**DATA:**
====================

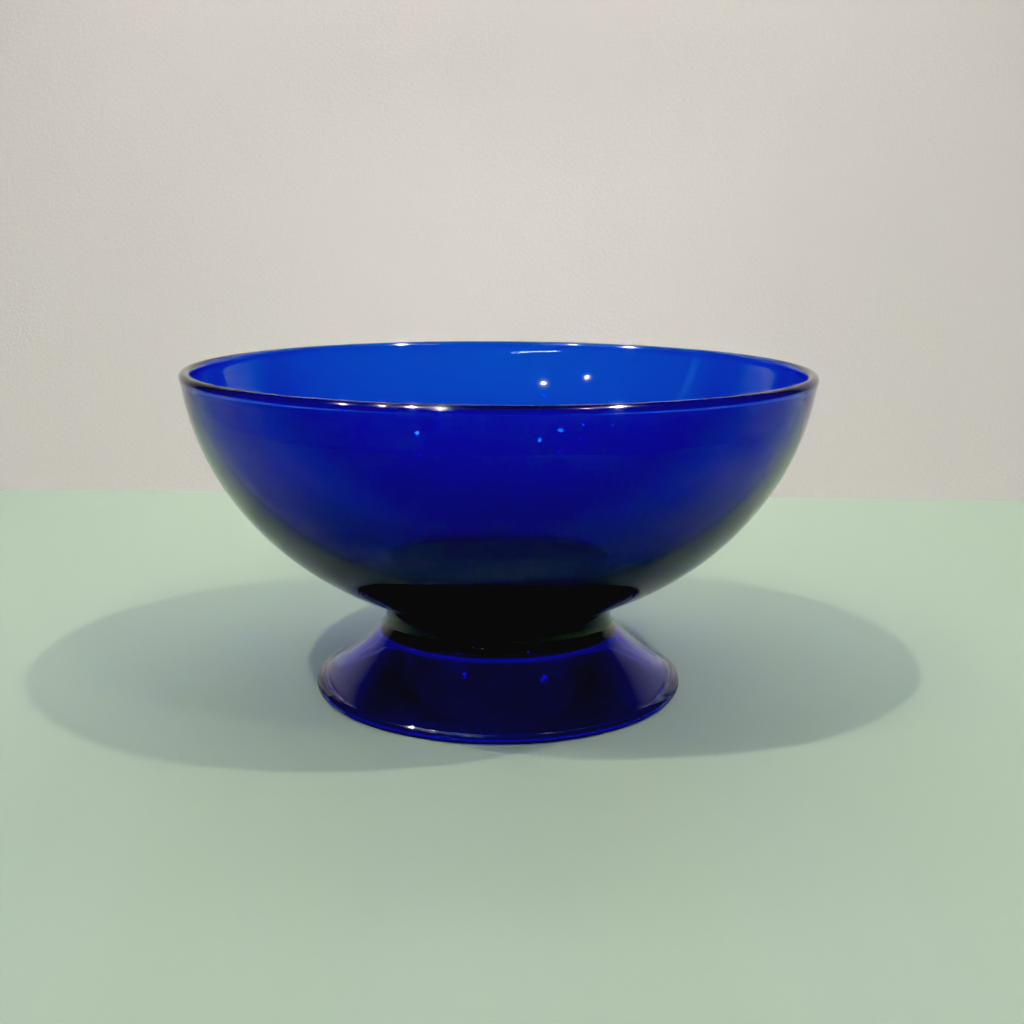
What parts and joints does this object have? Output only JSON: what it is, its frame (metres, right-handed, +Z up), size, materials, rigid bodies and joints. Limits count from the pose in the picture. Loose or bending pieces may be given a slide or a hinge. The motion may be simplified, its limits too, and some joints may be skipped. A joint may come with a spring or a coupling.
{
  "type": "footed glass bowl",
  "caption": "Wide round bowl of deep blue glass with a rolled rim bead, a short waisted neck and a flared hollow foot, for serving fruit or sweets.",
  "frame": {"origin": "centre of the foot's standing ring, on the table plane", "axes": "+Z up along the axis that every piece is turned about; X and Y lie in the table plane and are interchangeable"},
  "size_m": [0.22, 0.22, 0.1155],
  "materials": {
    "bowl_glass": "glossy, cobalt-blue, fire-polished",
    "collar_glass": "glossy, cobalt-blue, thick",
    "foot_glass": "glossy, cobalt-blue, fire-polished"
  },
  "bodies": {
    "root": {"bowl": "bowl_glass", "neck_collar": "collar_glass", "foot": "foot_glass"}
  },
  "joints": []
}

====================

**WRITTEN PROBLEM:**
Return the whole listing exactly, with every line included.

**SOLUTION FOR THIS EXERCISE:**
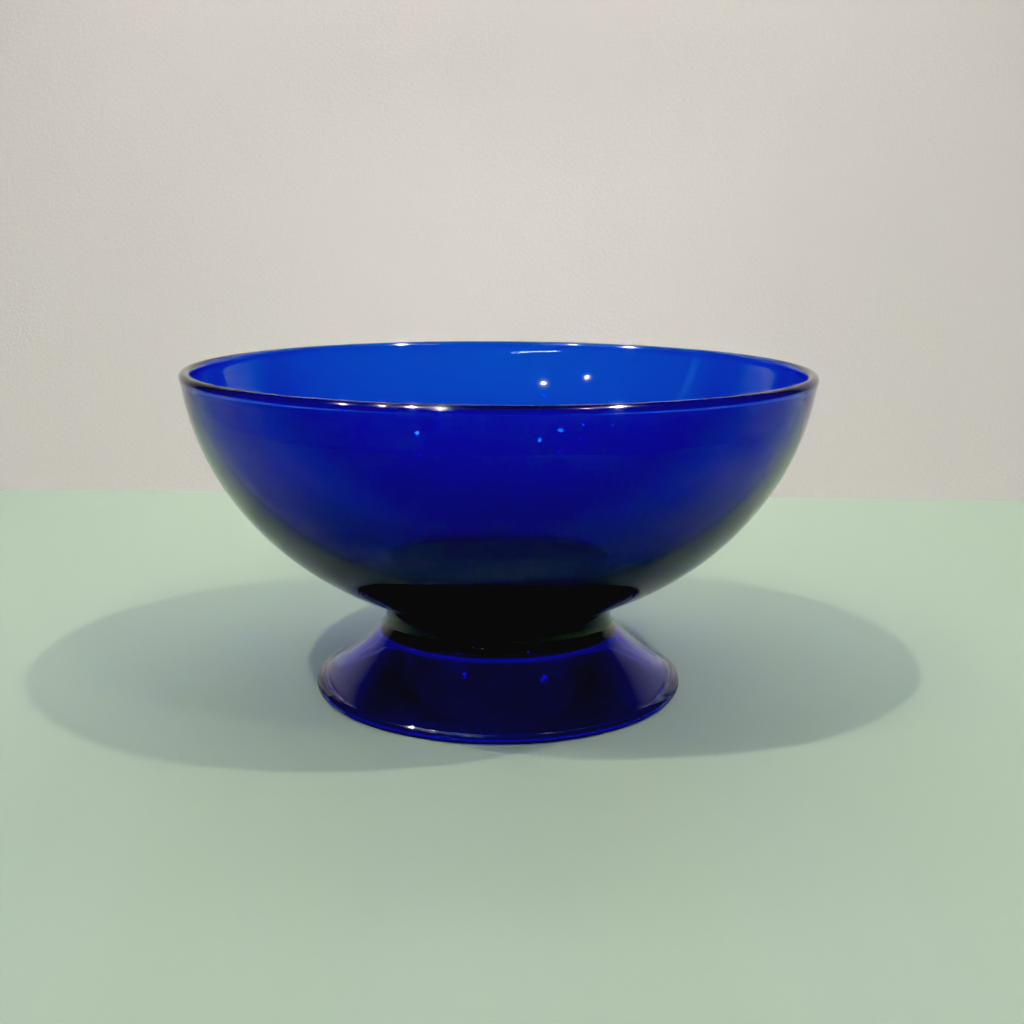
What parts and joints does this object have? Output only JSON: what it is, its frame (metres, right-handed, +Z up), size, materials, rigid bodies and joints. Limits count from the pose in the picture. Loose or bending pieces may be given a slide or a hinge. The motion may be simplified, its limits too, and some joints may be skipped. A joint may come with a spring or a coupling.
{
  "type": "footed glass bowl",
  "caption": "Wide round bowl of deep blue glass with a rolled rim bead, a short waisted neck and a flared hollow foot, for serving fruit or sweets.",
  "frame": {"origin": "centre of the foot's standing ring, on the table plane", "axes": "+Z up along the axis that every piece is turned about; X and Y lie in the table plane and are interchangeable"},
  "size_m": [0.22, 0.22, 0.1155],
  "materials": {
    "bowl_glass": "glossy, cobalt-blue, fire-polished",
    "collar_glass": "glossy, cobalt-blue, thick",
    "foot_glass": "glossy, cobalt-blue, fire-polished"
  },
  "bodies": {
    "root": {"bowl": "bowl_glass", "neck_collar": "collar_glass", "foot": "foot_glass"}
  },
  "joints": []
}